What is expected: Reproduce the listing that follows with no differences at all.

Data section:

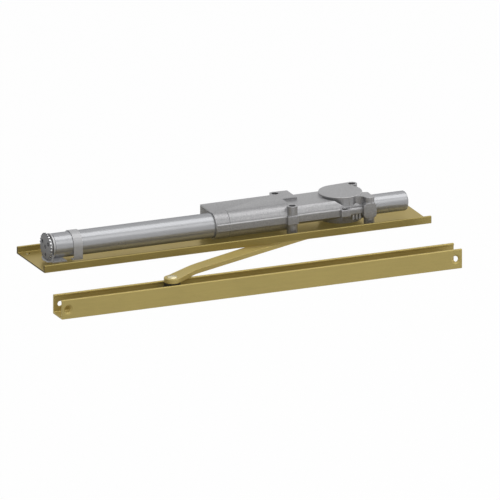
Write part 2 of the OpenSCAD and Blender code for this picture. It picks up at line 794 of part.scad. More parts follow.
// Spindle with its pinion, journals and square end
module spindle() {
    z0 = axis_z - pinion_h / 2;
    z1 = axis_z + pinion_h / 2;
    color(steel_color) difference() {
        union() {
            translate([spindle_x, spindle_y, z0]) linear_extrude(pinion_h) polygon(pinion_outline);
            bar_z(spindle_x, spindle_y, arm_top, z0, spindle_r);
            bar_z(spindle_x, spindle_y, z1 - eps, upper_bearing_z1 - pass_gap, journal_r);
            translate([spindle_x, spindle_y, 0]) rotate([0, 0, arm_angle])
                translate([-spindle_sq / 2, -spindle_sq / 2, arm_bottom + screw_head_t])
                    cube([spindle_sq, spindle_sq, arm_t - screw_head_t + eps]);
        }
        bar_z(spindle_x, spindle_y, arm_bottom, arm_bottom + 18, spindle_screw_r + seat_fit);
    }
}

// The arm's centre line and half width, as fractions of its length from the spindle.
// Each is a chain of straight stretches whose bends are softened.
arm_line = [[0, 0], [0.2, 0.83 * arm_set], [0.49, 0.9 * arm_set], [0.66, arm_set],
    [0.826, 0.94 * arm_set], [1, -0.06 * arm_set]];
arm_width = [[0, arm_root_w / 2 + 1.5], [0.2, arm_root_w / 2], [0.5, arm_root_w / 2 + 0.2],
    [0.66, arm_w / 2 + 0.4], [0.826, arm_w / 2], [1, arm_end_r - 0.3]];
soft = 0.035;
function softened(table, f) =
    (lookup(f - soft, table) + 2 * lookup(f - soft / 2, table) + 2 * lookup(f, table)
    + 2 * lookup(f + soft / 2, table) + lookup(f + soft, table)) / 8;
arm_steps = 44;
arc_steps = 12;
function round_half(x, centre, r) =
    abs(x - centre) < r ? sqrt(r * r - (x - centre) * (x - centre)) : 0;
function arm_reach(x) = max(round_half(x, 0, hub_r), round_half(x, arm_l, arm_end_r));
function arm_far(x) = x < 0 || x > arm_l ? arm_reach(x)
    : max(arm_reach(x), softened(arm_line, x / arm_l) + softened(arm_width, x / arm_l));
function arm_near(x) = x < 0 || x > arm_l ? -arm_reach(x)
    : min(-arm_reach(x), softened(arm_line, x / arm_l) - softened(arm_width, x / arm_l));
arm_x_list = concat(
    [for (i = [1:arc_steps]) -hub_r * cos(i * 90 / arc_steps)],
    [for (i = [1:arm_steps - 1]) mix(0, arm_l - arm_end_r, i / arm_steps)],
    [for (i = [0:arc_steps]) arm_l - arm_end_r * cos(i * 90 / arc_steps)],
    [for (i = [1:arc_steps - 1]) arm_l + arm_end_r * sin(i * 90 / arc_steps)]);
arm_last = len(arm_x_list) - 1;
arm_outline = concat([[-hub_r, 0]], [for (x = arm_x_list) [x, arm_far(x)]],
    [[arm_l + arm_end_r, 0]], [for (i = [arm_last:-1:0]) [arm_x_list[i], arm_near(arm_x_list[i])]]);

// Arm: flat forging with a round hub, set sideways over its middle stretch
module arm() {
    color(brass_color) difference() {
        translate([spindle_x, spindle_y, arm_bottom]) rotate([0, 0, 180 + arm_angle])
            mirror([0, 1, 0]) linear_extrude(arm_t) polygon(arm_outline);
        // Square hole of the spindle, recess of its screw and hole of the stud
        translate([spindle_x, spindle_y, arm_bottom - 1]) rotate([0, 0, arm_angle])
            translate([-spindle_sq / 2 - seat_fit, -spindle_sq / 2 - seat_fit, 0])
                cube([spindle_sq + 2 * seat_fit, spindle_sq + 2 * seat_fit, arm_t + 2]);
        bar_z(spindle_x, spindle_y, arm_bottom - 1, arm_bottom + screw_head_t,
            screw_head_r + seat_fit);
        bar_z(arm_x, arm_y, arm_bottom - 1, arm_top + 1, stud_d / 2 + seat_fit);
    }
}

// Screw that holds the arm on the spindle, flush with the arm
module arm_screw() {
    color(steel_color) difference() {
        union() {
            bar_z(spindle_x, spindle_y, arm_bottom, arm_bottom + screw_head_t, screw_head_r);
            bar_z(spindle_x, spindle_y, arm_bottom + screw_head_t - eps, arm_bottom + 17,
                spindle_screw_r);
        }
        translate([spindle_x, spindle_y, arm_bottom - 1]) cylinder(h = 4, r = 2.9, $fn = 6);
    }
}

// Stud riveted in the arm's end, with a domed head above and a flat head below
module roller_stud() {
    r = (dome_r * dome_r + dome_h * dome_h) / (2 * dome_h);
    color(bright_color) union() {
        intersection() {
            translate([arm_x, arm_y, arm_top + dome_h - r]) sphere(r = r);
            bar_z(arm_x, arm_y, arm_top, arm_top + dome_h + 1, dome_r + 1);
        }
        bar_z(arm_x, arm_y, roller_bottom - 0.3 - stud_head_t, arm_top + eps, stud_d / 2);
        bar_z(arm_x, arm_y, roller_bottom - 0.3 - stud_head_t, roller_bottom - 0.3,
            stud_d / 2 + 2.2);
    }
}

// Roller: moulded wheel in the track with a hub that fills the slot
module roller() {
    rim = 1;
    color(dark_color) difference() {
        union() {
            bar_z(arm_x, arm_y, roller_bottom + rim, roller_top - rim, roller_r);
            translate([arm_x, arm_y, roller_top - rim])
                cylinder(h = rim, r1 = roller_r, r2 = roller_r - rim);
            translate([arm_x, arm_y, roller_bottom])
                cylinder(h = rim, r1 = roller_r - rim, r2 = roller_r);
            bar_z(arm_x, arm_y, roller_top - eps, arm_bottom - 0.3, roller_hub_r);
        }
        bar_z(arm_x, arm_y, roller_bottom - 1, arm_bottom, stud_d / 2 + run_fit);
    }
}

// Track: channel with inturned lips, open along its top and at its ends
module track_section() {
    w = track_w / 2;
    i = track_inner / 2;
    s = slot_w / 2;
    bottom = track_top - track_h;
    edge = 0.8;
    half = [[w - edge, bottom], [w, bottom + edge], [w, track_top - edge],
        [w - edge, track_top], [s + edge, track_top], [s, track_top - edge],
        [s, track_top - lip_h], [i, track_top - lip_h - lip_in * 0.6], [i, track_floor + edge],
        [i - edge, track_floor]];
    n = len(half) - 1;
    polygon(concat(half, [for (k = [n:-1:0]) [-half[k][0], half[k][1]]]));
}
module track() {
    x0 = arm_x - track_left;
    mid_z = track_top - track_h / 2;
    sink = (track_sink_d - track_hole_d) / 2;
    color(brass_color) difference() {
        translate([0, arm_y, 0]) along_x(x0, x0 + track_l) track_section();
        for (x = [x0 + track_hole_end, x0 + track_l - track_hole_end])
            translate([x, arm_y - track_w / 2 - 1, mid_z]) rotate([-90, 0, 0]) {
                cylinder(h = track_w + 2, r = track_hole_d / 2);
                cylinder(h = 1 + sink, r1 = track_sink_d / 2 + 1, r2 = track_hole_d / 2);
            }
    }
}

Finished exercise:
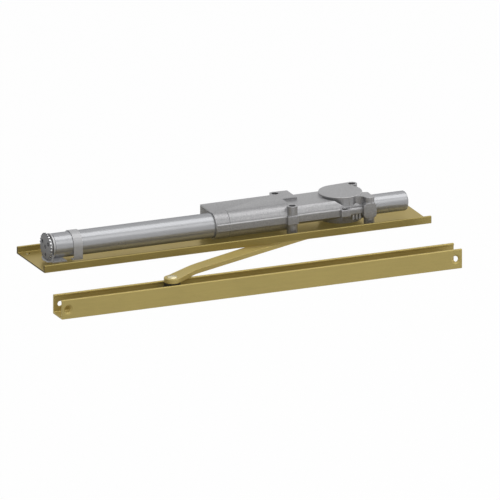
Write part 2 of the OpenSCAD and Blender code for this picture. It picks up at line 794 of part.scad. More parts follow.
// Spindle with its pinion, journals and square end
module spindle() {
    z0 = axis_z - pinion_h / 2;
    z1 = axis_z + pinion_h / 2;
    color(steel_color) difference() {
        union() {
            translate([spindle_x, spindle_y, z0]) linear_extrude(pinion_h) polygon(pinion_outline);
            bar_z(spindle_x, spindle_y, arm_top, z0, spindle_r);
            bar_z(spindle_x, spindle_y, z1 - eps, upper_bearing_z1 - pass_gap, journal_r);
            translate([spindle_x, spindle_y, 0]) rotate([0, 0, arm_angle])
                translate([-spindle_sq / 2, -spindle_sq / 2, arm_bottom + screw_head_t])
                    cube([spindle_sq, spindle_sq, arm_t - screw_head_t + eps]);
        }
        bar_z(spindle_x, spindle_y, arm_bottom, arm_bottom + 18, spindle_screw_r + seat_fit);
    }
}

// The arm's centre line and half width, as fractions of its length from the spindle.
// Each is a chain of straight stretches whose bends are softened.
arm_line = [[0, 0], [0.2, 0.83 * arm_set], [0.49, 0.9 * arm_set], [0.66, arm_set],
    [0.826, 0.94 * arm_set], [1, -0.06 * arm_set]];
arm_width = [[0, arm_root_w / 2 + 1.5], [0.2, arm_root_w / 2], [0.5, arm_root_w / 2 + 0.2],
    [0.66, arm_w / 2 + 0.4], [0.826, arm_w / 2], [1, arm_end_r - 0.3]];
soft = 0.035;
function softened(table, f) =
    (lookup(f - soft, table) + 2 * lookup(f - soft / 2, table) + 2 * lookup(f, table)
    + 2 * lookup(f + soft / 2, table) + lookup(f + soft, table)) / 8;
arm_steps = 44;
arc_steps = 12;
function round_half(x, centre, r) =
    abs(x - centre) < r ? sqrt(r * r - (x - centre) * (x - centre)) : 0;
function arm_reach(x) = max(round_half(x, 0, hub_r), round_half(x, arm_l, arm_end_r));
function arm_far(x) = x < 0 || x > arm_l ? arm_reach(x)
    : max(arm_reach(x), softened(arm_line, x / arm_l) + softened(arm_width, x / arm_l));
function arm_near(x) = x < 0 || x > arm_l ? -arm_reach(x)
    : min(-arm_reach(x), softened(arm_line, x / arm_l) - softened(arm_width, x / arm_l));
arm_x_list = concat(
    [for (i = [1:arc_steps]) -hub_r * cos(i * 90 / arc_steps)],
    [for (i = [1:arm_steps - 1]) mix(0, arm_l - arm_end_r, i / arm_steps)],
    [for (i = [0:arc_steps]) arm_l - arm_end_r * cos(i * 90 / arc_steps)],
    [for (i = [1:arc_steps - 1]) arm_l + arm_end_r * sin(i * 90 / arc_steps)]);
arm_last = len(arm_x_list) - 1;
arm_outline = concat([[-hub_r, 0]], [for (x = arm_x_list) [x, arm_far(x)]],
    [[arm_l + arm_end_r, 0]], [for (i = [arm_last:-1:0]) [arm_x_list[i], arm_near(arm_x_list[i])]]);

// Arm: flat forging with a round hub, set sideways over its middle stretch
module arm() {
    color(brass_color) difference() {
        translate([spindle_x, spindle_y, arm_bottom]) rotate([0, 0, 180 + arm_angle])
            mirror([0, 1, 0]) linear_extrude(arm_t) polygon(arm_outline);
        // Square hole of the spindle, recess of its screw and hole of the stud
        translate([spindle_x, spindle_y, arm_bottom - 1]) rotate([0, 0, arm_angle])
            translate([-spindle_sq / 2 - seat_fit, -spindle_sq / 2 - seat_fit, 0])
                cube([spindle_sq + 2 * seat_fit, spindle_sq + 2 * seat_fit, arm_t + 2]);
        bar_z(spindle_x, spindle_y, arm_bottom - 1, arm_bottom + screw_head_t,
            screw_head_r + seat_fit);
        bar_z(arm_x, arm_y, arm_bottom - 1, arm_top + 1, stud_d / 2 + seat_fit);
    }
}

// Screw that holds the arm on the spindle, flush with the arm
module arm_screw() {
    color(steel_color) difference() {
        union() {
            bar_z(spindle_x, spindle_y, arm_bottom, arm_bottom + screw_head_t, screw_head_r);
            bar_z(spindle_x, spindle_y, arm_bottom + screw_head_t - eps, arm_bottom + 17,
                spindle_screw_r);
        }
        translate([spindle_x, spindle_y, arm_bottom - 1]) cylinder(h = 4, r = 2.9, $fn = 6);
    }
}

// Stud riveted in the arm's end, with a domed head above and a flat head below
module roller_stud() {
    r = (dome_r * dome_r + dome_h * dome_h) / (2 * dome_h);
    color(bright_color) union() {
        intersection() {
            translate([arm_x, arm_y, arm_top + dome_h - r]) sphere(r = r);
            bar_z(arm_x, arm_y, arm_top, arm_top + dome_h + 1, dome_r + 1);
        }
        bar_z(arm_x, arm_y, roller_bottom - 0.3 - stud_head_t, arm_top + eps, stud_d / 2);
        bar_z(arm_x, arm_y, roller_bottom - 0.3 - stud_head_t, roller_bottom - 0.3,
            stud_d / 2 + 2.2);
    }
}

// Roller: moulded wheel in the track with a hub that fills the slot
module roller() {
    rim = 1;
    color(dark_color) difference() {
        union() {
            bar_z(arm_x, arm_y, roller_bottom + rim, roller_top - rim, roller_r);
            translate([arm_x, arm_y, roller_top - rim])
                cylinder(h = rim, r1 = roller_r, r2 = roller_r - rim);
            translate([arm_x, arm_y, roller_bottom])
                cylinder(h = rim, r1 = roller_r - rim, r2 = roller_r);
            bar_z(arm_x, arm_y, roller_top - eps, arm_bottom - 0.3, roller_hub_r);
        }
        bar_z(arm_x, arm_y, roller_bottom - 1, arm_bottom, stud_d / 2 + run_fit);
    }
}

// Track: channel with inturned lips, open along its top and at its ends
module track_section() {
    w = track_w / 2;
    i = track_inner / 2;
    s = slot_w / 2;
    bottom = track_top - track_h;
    edge = 0.8;
    half = [[w - edge, bottom], [w, bottom + edge], [w, track_top - edge],
        [w - edge, track_top], [s + edge, track_top], [s, track_top - edge],
        [s, track_top - lip_h], [i, track_top - lip_h - lip_in * 0.6], [i, track_floor + edge],
        [i - edge, track_floor]];
    n = len(half) - 1;
    polygon(concat(half, [for (k = [n:-1:0]) [-half[k][0], half[k][1]]]));
}
module track() {
    x0 = arm_x - track_left;
    mid_z = track_top - track_h / 2;
    sink = (track_sink_d - track_hole_d) / 2;
    color(brass_color) difference() {
        translate([0, arm_y, 0]) along_x(x0, x0 + track_l) track_section();
        for (x = [x0 + track_hole_end, x0 + track_l - track_hole_end])
            translate([x, arm_y - track_w / 2 - 1, mid_z]) rotate([-90, 0, 0]) {
                cylinder(h = track_w + 2, r = track_hole_d / 2);
                cylinder(h = 1 + sink, r1 = track_sink_d / 2 + 1, r2 = track_hole_d / 2);
            }
    }
}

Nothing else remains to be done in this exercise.